From: JFC (Jefsey) Morfin (jefsey@jefsey.com)
Date: Sat May 14 2005 - 20:07:14 CDT
On 21:02 14/05/2005, Chris Jacobs said:
> > Could someone tell me where to find the list of the characters
> > belonging to ISO 15924 "Latn" script?
>
>When I first read this question I mistook ISO 15924 for the name of the
>"Latn" script, but Google enlightened me.
>
>http://www.google.nl/search?hl=nl&q=iso+15924&btnG=Google+zoeken&meta
>http://www.evertype.com/standards/iso15924/
>http://www.unicode.org/iso15924/iso15924-codes.html
>
> > I wish to know if they support all
> > the French characters and variants?
>
>Since Latn is a script, not a charset, you cannot expect an authoritative
>list of what is in it, but there is a list of which unicode chars are Latin,
>where Latin is Latn or Latf (Fraktur variant) or Latg (Gaelic variant).
>
>http://www.unicode.org/reports/tr24/tr24-4.html
>http://www.unicode.org/Public/UNIDATA/Scripts.txt
Dear Chris,
you are right.

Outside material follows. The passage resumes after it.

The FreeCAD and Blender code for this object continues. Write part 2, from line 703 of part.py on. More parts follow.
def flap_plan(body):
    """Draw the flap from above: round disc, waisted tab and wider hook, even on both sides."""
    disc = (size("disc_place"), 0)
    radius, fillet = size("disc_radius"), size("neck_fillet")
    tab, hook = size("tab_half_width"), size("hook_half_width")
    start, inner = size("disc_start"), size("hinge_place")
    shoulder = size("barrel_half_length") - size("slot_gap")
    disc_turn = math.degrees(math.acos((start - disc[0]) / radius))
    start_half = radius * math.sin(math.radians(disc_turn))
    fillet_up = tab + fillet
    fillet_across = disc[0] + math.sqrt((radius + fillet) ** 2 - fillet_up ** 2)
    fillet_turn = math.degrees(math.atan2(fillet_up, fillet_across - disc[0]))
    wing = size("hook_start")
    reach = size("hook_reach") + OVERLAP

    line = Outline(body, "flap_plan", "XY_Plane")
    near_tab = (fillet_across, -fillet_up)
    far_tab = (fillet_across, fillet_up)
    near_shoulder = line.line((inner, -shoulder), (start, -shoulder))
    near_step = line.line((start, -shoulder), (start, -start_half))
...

But the combination of ISO 639, ISO 3166 and ISO 15924 is
the matter I consider. I see no big problem in piling more or less precise
or erroneous lists: this hurts no one and permits the main vendors to
proceed to their world market repartition. Now, the problem is when one
discusses the possibilty of a default script associated to a language: does
the script exist? ISO 15924 is a list of script names. I cannot associate a
name to a language name without some kind of correspondancy rule I can
check. I think reasonable to say that I can associate the name of a script
to the name of a language if they share identical charsets when using (all)
the encoding scheme(s) accepted by the programmers community?